If all these scenarios weren’t disturbing enough, many people with disabilities have no idea they have rights as tenants to live comfortably under the Fair Housing Act. So when they do finally find a suitable home, tenants are often refused basic improvements like ramps for entry to their apartments or grab bars in bathrooms. This occurs because there is a lack of education for the law on the part of the tenant and the landlord.
It is crucial that this information gets into the hands of those who need it before they end up in dire situations. Information is powerful in fighting for what you need to live. Knowing your rights as a tenant and what needs to be done as a property owner can also make a working relationship much smoother. The challenge is trying to figure out a method of delivering the information to those who need it. There are a number of effective ways to educate people with disabilities on resources available to them. For example, the programs that mean to help people with disabilities could work with their physicians to deliver information via their waiting rooms.
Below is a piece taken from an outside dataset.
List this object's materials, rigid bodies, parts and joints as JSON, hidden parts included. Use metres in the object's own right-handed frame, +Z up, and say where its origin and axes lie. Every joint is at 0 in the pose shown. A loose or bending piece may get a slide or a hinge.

Additionally, information could be sent to complex property owners in the area and updated when changes are made into policy.
An alternative could be that every complex is required to have a certain amount of people with disabilities as tenants. That way, people with disabilities are not all shoved into one side of town where they are often times constantly in danger. Also with this requirement, it would force property owners to build more accessible ramps because of increase in need. As it stands now, there is no encouragement for anyone to do this though.
If the incentive to take Section 8 tenants were more beneficial to landlords, there would be no reason not to. More people with disabilities would have safer and totally accessible options for places to live and it would work out better for both sides. But an agreement has to be made and included in writing and enforced through the ADA/Fair Housing Act or nothing will come of it.